How can I best help my Mum who cares for my Dad?

Hello all,

My Dad has a condition called MPH but also has vascular dementia which has taken a step up recently. Dad is becoming very demanding and calling the shots at home and leaving Mum very upset, he never says please or thank you and treats Mum like she is nothing to him.

I care for Dad 2 days a week so Mum can have respite and engage in her charity work and while I am around Dad is as sweet as pie, he says thank you and is appreciative of what I do. He treats me well and not at all like my Mum.

Does anyone have any tips on how I can get Dad to be nicer to Mum and what can I do to let Mum know it’s not personal and it’s the dementia talking not Dad? I know things are likely to get worse as time goes on and this scares me a lot.

How old is dad?
When did mum last have a Carers Assessment from Social Services, and dad, a Needs Assessment.
Does mum have Power of Attorney?
It’s so important for everyone to realise that as the dementia deepens, outside help is accepted.

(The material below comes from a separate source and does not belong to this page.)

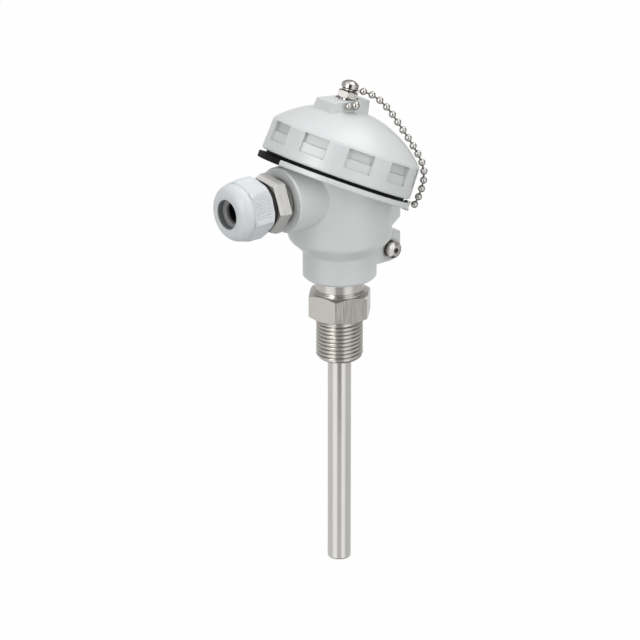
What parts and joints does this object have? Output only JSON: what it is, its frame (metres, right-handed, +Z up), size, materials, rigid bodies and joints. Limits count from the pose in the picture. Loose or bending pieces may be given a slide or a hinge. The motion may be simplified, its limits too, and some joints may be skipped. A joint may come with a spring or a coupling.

How well (or not) did he treat your mum before he became ill? I think it’s important to consider whether his attitude towards his wife has changed fundamentally (ie, become so ‘horrible’) or whether it is only the way he’s always treated her, but much worse?

Hopefully it is the former, and then that surely should help your mum realise that his ‘nastiness’ now is because of his illness (ie, not ‘real’)(that if he could see how horrible he’s being, he’d be appalled at himself).

But if it’s the latter, then, really, there isn’t much sympathy for him at all, and really your mum needs to develop a thicker skin for a man who has never been a ‘good husband’ in the first place…

Dad is 80
Has attendance allowance and direct payments for a few hours paid care each week.
Mum has had a carers assessment.
Dad has always been a caring and loving husband (and Dad) which is why it’s so hard to see him being so dismissive of my Mum. They have has a happy married life with great respect for each other. It’s so strange that he is so nice to me and every one else but treats my mum like she is staff.
I understand that it’s the dementia talking, but why just with my Mum?

Ah, that’s much more reassuring - that he has always been a warm and loving husband.

I know that makes it harder for your mum in the horrible change, but at the same time, she knows that this behaviour now is not the ‘real’ husband…it is only the illness ‘taking over’…

As for ‘why’ he is like this, and ‘why’ it’s only towards your mum, I wonder if he is simply thinking your mum is someone completely else?? This is all too common, alas - one of our forum members recalls how she was addressed and assumed to be her own long dead aunt…

The trouble is, with dementia, you yourself can say till you are blue in the face ‘Dad, please be NICE to mum’…it will be unlikely to make any difference at all. His dementia will prevent him understanding anythgn at all now. It’s a horrible, horrible disease.

The only thing to look forward to is that as the disease ‘moves through’ his brain, his behaviour can change, so what you are seeing now may well not last. I do hope so.

It’s all so upsetting.

My neighbours husband thought his wife was an enemy soldier and kept attacking her. He recognised his daughter’s though and was pleasant to everyone else.
As others have said you won’t change him now, and realistically must plan in case it gets worse. My neighbours husband had to go into a residential Home eventually as she was unsafe.

Maybe show Mum some of the posts in the dementia threads on here to help her understand it’s the disease, not him, but not to put herself down or be guilty about something that is not her fault and that she can’t change.

My in laws had been married for 60 years, MIL spent her last few months in a secure home. It was an incredibly sad day for FIL when MIL took off her wedding ring because she didn’t remember that she had been married. For me, it was the day she thought I was my sister in law (I’m 7" taller!) but strangely she always remembered her son, my husband. Always called him by name.
I always said she was the best MIL anyone ever had, never a cross word between us in 34 years. So sad when she started forgetting her grandchildren. The last time we took her to my niece’s for Christmas, her much loved only grand daughter, MIL said what a nice girl she was, “did she have any family?”. Dementia is so cruel.